Ingredients

2 teaspoons Unflavored Gelatin

• 2 tablespoons Water

• 2 1⁄2 cups Heavy Cream

• 1⁄2 cup Sugar

• 1⁄4 cup Mascarpone

• 3 ounces Semisweet Chocolate, finely chopped

• 1⁄3 cup Heavy Cream

• 1 tablespoon Hazelnut Liqueur, such as frangelico, or hazelnut syrup

• 1⁄2 teaspoon Instant Espresso Powder

• 3 ounces Bittersweet Chocolate, finely chopped

• Hazelnuts, toasted, skinned, chopped

Preparation

Sprinkle gelatin over water in a small bowl; set aside until water is absorbed and gelatin sets up, about 5 minutes.

Combine cream, sugar and mascarpone in a saucepan over medium heat; cook, stirring occasionally, until sugar dissolves and mascarpone melts, about 3 minutes. Mixture will be hot but shouldn’t boil. Add semisweet chocolate, stirring until it melts. Remove pan from heat, stir in softened gelatin until it dissolves.

Strain mixture through a fine-mesh sieve or cheesecloth into a 4-cup measuring cup. Pour about 2/3 cup of the chocolate mixture into each of six 4-ounce custard cups. Loosely cover cups with plastic wrap; chill until set, 3-24 hours.
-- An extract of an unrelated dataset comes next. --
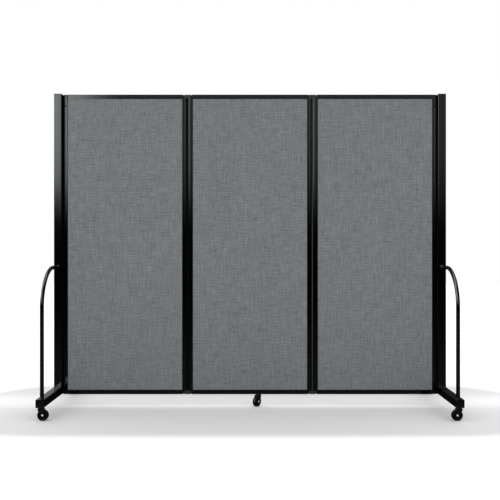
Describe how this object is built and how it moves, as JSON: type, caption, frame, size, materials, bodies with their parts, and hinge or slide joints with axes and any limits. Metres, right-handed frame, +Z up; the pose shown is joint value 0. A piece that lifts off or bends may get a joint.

Combine cream, hazelnut liqueur, and espresso powder for the sauce in a small saucepan over medium-low heat; bring to a boil. Pour cream mixture over chopped bittersweet chocolate in a small bowl. Let mixture rest 5 minutes, then whisk until chocolate melts and sauce is smooth.

Unmold panna cotta by running the tip of a paring knife around the side of a custard cup, then dip the cup briefly into hot water, about 5 seconds. Invert panna cotta onto a dessert plate, shaking gently to release it from the cup. Top panna cotta with some sauce; sprinkle with chopped hazelnuts. Repeat with remaining panna cottas.